Creating safer and healthier places to work

This group is not to be confused with OSHA, which was established in 1970 and conducts inspections and can levy penalties.

OSHCon was created as a resource following OSHA’s establishment in 1970. The program is not involved in enforcement activities but rather seeks to help employers understand the regulations and how to apply them. OSHCon is federally funded and receives in-kind support from Boise State and the College of Health Sciences. Services are private, confidential and free.

The program’s highly trained consultants conduct onsite consultations with companies that request its services. Consultants can perform safety evaluations and health evaluations referred to as industrial hygiene. They work to make recommendations related to workplace hazards, or to assess noise and air quality; all with the goal of safer and healthier workplaces. 

Recognizing companies’ dedication to healthy workplaces

Some companies have worked with the program for years; others call occasionally. A handful of companies have achieved the Safety and Health Achievement Recognition Program status for continuous, outstanding safety and health performance.
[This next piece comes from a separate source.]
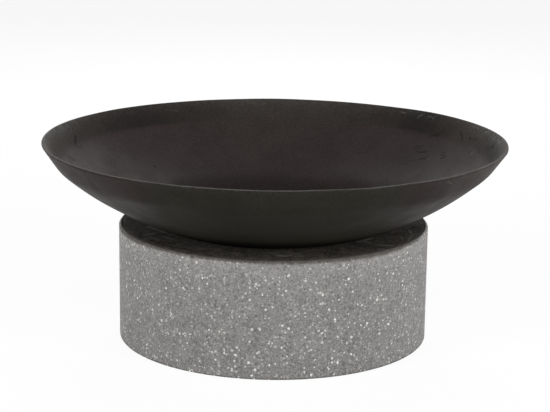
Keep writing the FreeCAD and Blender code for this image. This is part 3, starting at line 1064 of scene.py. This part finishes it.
def add_softbox(stage, name, round_front, upwards, light):
    """Rectangular lamp that faces the middle of the object.

    At distance d a lamp of power p lights a surface that faces it by p / (pi * d) ** 2.
    """
    lamp = bpy.data.lights.new(name, "AREA")
    lamp.shape = "RECTANGLE"
    lamp.size, lamp.size_y = SOFTBOX_SIZE
    lamp.energy = light * (math.pi * stage.lamp_distance) ** 2
    stand = add_object(name, lamp)
    turn, tilt = math.radians(round_front), math.radians(upwards)
    way = Vector((math.sin(turn) * math.cos(tilt), -math.cos(turn) * math.cos(tilt), math.sin(tilt)))
    stand.location = way * stage.lamp_distance + Vector((0.0, 0.0, stage.lamp_aim))
    stand.rotation_euler = (-way).to_track_quat("-Z", "Y").to_euler()


def add_camera(stage):
    """Camera at the photograph's viewpoint: yaw, then pitch, then roll about its own view."""
    data = bpy.data.cameras.new("camera")
    data.sensor_fit = "HORIZONTAL"
    data.sensor_width = stage.sensor
    data.lens = stage.lens
    data.clip_end = 100.0
    camera = add_object("camera", data)
    yaw, pitch, roll = stage.camera_yaw, stage.camera_pitch, stage.camera_roll
    forward = Vector((math.sin(yaw) * math.cos(pitch), math.cos(yaw) * math.cos(pitch), -math.sin(pitch)))
    level = Vector((math.cos(yaw), -math.sin(yaw), 0.0))
    upright = level.cross(forward)
    right = math.cos(roll) * level + math.sin(roll) * upright
    up = math.cos(roll) * upright - math.sin(roll) * level
    turn = Matrix((right, up, -forward)).transposed().to_4x4()
    spot = Vector((0.0, -stage.camera_distance, stage.camera_height))
    camera.matrix_world = Matrix.Translation(spot) @ turn
    bpy.context.scene.camera = camera


def finish_piece(piece, material, body, node):
    """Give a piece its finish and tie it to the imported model."""
    piece.data.materials.append(material)
    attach(piece, body)
    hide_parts(node)


# Operators

class FIREBOWL_OT_bowl(bpy.types.Operator):
    """Make the blackened iron bowl"""

    bl_idname = "firebowl.bowl"
    bl_label = "Iron Bowl"

    def execute(self, context):
        bowl = context.scene.firebowl.bowl
        piece = make_bowl_mesh(bowl)
        finish_piece(piece, blackened_iron(bowl), "bowl", "fire_bowl")
        return {"FINISHED"}


class FIREBOWL_OT_ring(bpy.types.Operator):
    """Make the black ring let into the base"""

    bl_idname = "firebowl.ring"
    bl_label = "Black Ring"

    def execute(self, context):
        ring = context.scene.firebowl.ring
        piece = loop_object("top_ring_black", ring_grid(ring))
        finish_piece(piece, black_coat(ring), "base", "top_ring")
        return {"FINISHED"}


class FIREBOWL_OT_base(bpy.types.Operator):
    """Make the speckled cement drum"""

    bl_idname = "firebowl.base"
    bl_label = "Speckled Drum"

    def execute(self, context):
        base = context.scene.firebowl.base
        piece = make_drum_mesh(base)
        material = speckled_cement(base, context.scene.firebowl.ring)
        finish_piece(piece, material, "base", "base_shell")
        return {"FINISHED"}


class FIREBOWL_OT_stage(bpy.types.Operator):
    """Set up the floor, the surroundings, the lamps and the camera"""

    bl_idname = "firebowl.stage"
    bl_label = "Stage"

    def execute(self, context):
        stage = context.scene.firebowl.stage
        add_floor(stage)
        set_world(stage)
        for softbox in SOFTBOXES:
            add_softbox(stage, *softbox)
        add_camera(stage)
        context.scene.view_settings.view_transform = "Standard"
        return {"FINISHED"}


class FIREBOWL_PT_parts(bpy.types.Panel):
    """Lists the pieces of the fire bowl"""

    bl_label = "Fire Bowl"
    bl_idname = "FIREBOWL_PT_parts"
    bl_space_type = "VIEW_3D"
    bl_region_type = "UI"
    bl_category = "Fire Bowl"

    def draw(self, context):
        for operator in OPERATORS:
            self.layout.operator(operator.bl_idname)


OPERATORS = (FIREBOWL_OT_bowl, FIREBOWL_OT_ring, FIREBOWL_OT_base, FIREBOWL_OT_stage)
CLASSES = (
    BowlSettings, RingSettings, BaseSettings, StageSettings, FireBowlSettings,
    *OPERATORS, FIREBOWL_PT_parts,
)


def register():
    """Add the classes and the settings to Blender."""
    for item in CLASSES:
        bpy.utils.register_class(item)
    bpy.types.Scene.firebowl = PointerProperty(type=FireBowlSettings)


def unregister():
    """Take the settings and the classes out again."""
    del bpy.types.Scene.firebowl
    for item in reversed(CLASSES):
        bpy.utils.unregister_class(item)


def main():
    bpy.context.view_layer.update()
    register()
    bpy.ops.firebowl.bowl()
    bpy.ops.firebowl.ring()
    bpy.ops.firebowl.base()
    bpy.ops.firebowl.stage()


if __name__ == "__main__":
    main()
As Reynolds points out, that distinction can be a selling point for a business’s customers, and OSHA looks favorably at these companies’ proactive stance.
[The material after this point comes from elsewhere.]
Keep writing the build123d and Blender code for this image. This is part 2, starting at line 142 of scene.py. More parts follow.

Billy Collins is the senior manager of production and safety for Sun Valley Bronze, which handcrafts hardware, sinks, bath accessories and a variety of other fixtures for resorts and large residential properties. 

Molten bronze being poured into molds at Sun Valley Bronze
Photo courtesy of Sun Valley Bronze

With about 60 employees, the company has offices and manufacturing space in Bellevue and a metal foundry in Carey. They’ve collaborated with OSHCon for more than two decades to ensure they are creating and maintaining a safe workplace. Sun Valley Bronze is one of the companies that also utilizes OSHCon’s free industrial hygiene services regularly for breathing air hazards such as metal fumes.

“They are awesome,” Collins said of the program. “It’s something that is totally necessary, that all small businesses should use. It’s a really nice asset.”

The partnership helped support the company’s safety environment, he said, noting that at one point, an employee came up with a safety design as the result of an OSHCon visit that was put into place.

“It kind of creates a culture, because employees see you with them,” Collins said. “With them being in there and making things safer, the employees partake in that. The input resonates, and the culture becomes safer. They’re there to help.”

Education means prevention for the future

From doctors’ and veterinarians’ offices to sawmills and construction sites, the consultants are trained to offer ideas and suggestions. With Reynolds and the team, it’s about everyone’s safety and health, minimizing downtime, and optimizing productivity and morale for workers and management alike.

It’s also about education.

Kimberli Reynolds leads a training for a small business in front of brick wall and projector screen
Kimberli Reynolds leads a training for a business

“Most companies want to do it right,” Reynolds said. “Safety and health is never going away. You can correct the hazard while you’re standing there, and the hazard can reintroduce itself. We can walk through and show the employer what the hazards are and give pointers on how to mitigate those hazards.”

“OSCHon is a small and mighty team,” Reynolds added. They are always on the move, so OSHCon is looking at ways to expand its reach. A current pilot project aims to bring digital and virtual reality safety training – again, free of charge – to small businesses in Idaho. The program currently has hundreds of DVDs available through its lending library but sees the need to evolve its technology to keep up with the needs of employers. Reynolds is also evaluating potential industrial hygiene internships for Boise State and the College of Health Sciences in the future.

The need for OSHCon’s services is trending upward, and not only in Idaho. Multiple changes in the workforce – a desire by many to work from home, persistent staffing and retention challenges, and turnover in many industries – have resulted in higher on-the-job injury and fatality rates across the nation. Many of these are in industries the OSHCon team prioritizes for service.

Because many of the companies that OSHCon works with are too small to have their own safety officers, Reynolds and the team become the de facto line of defense.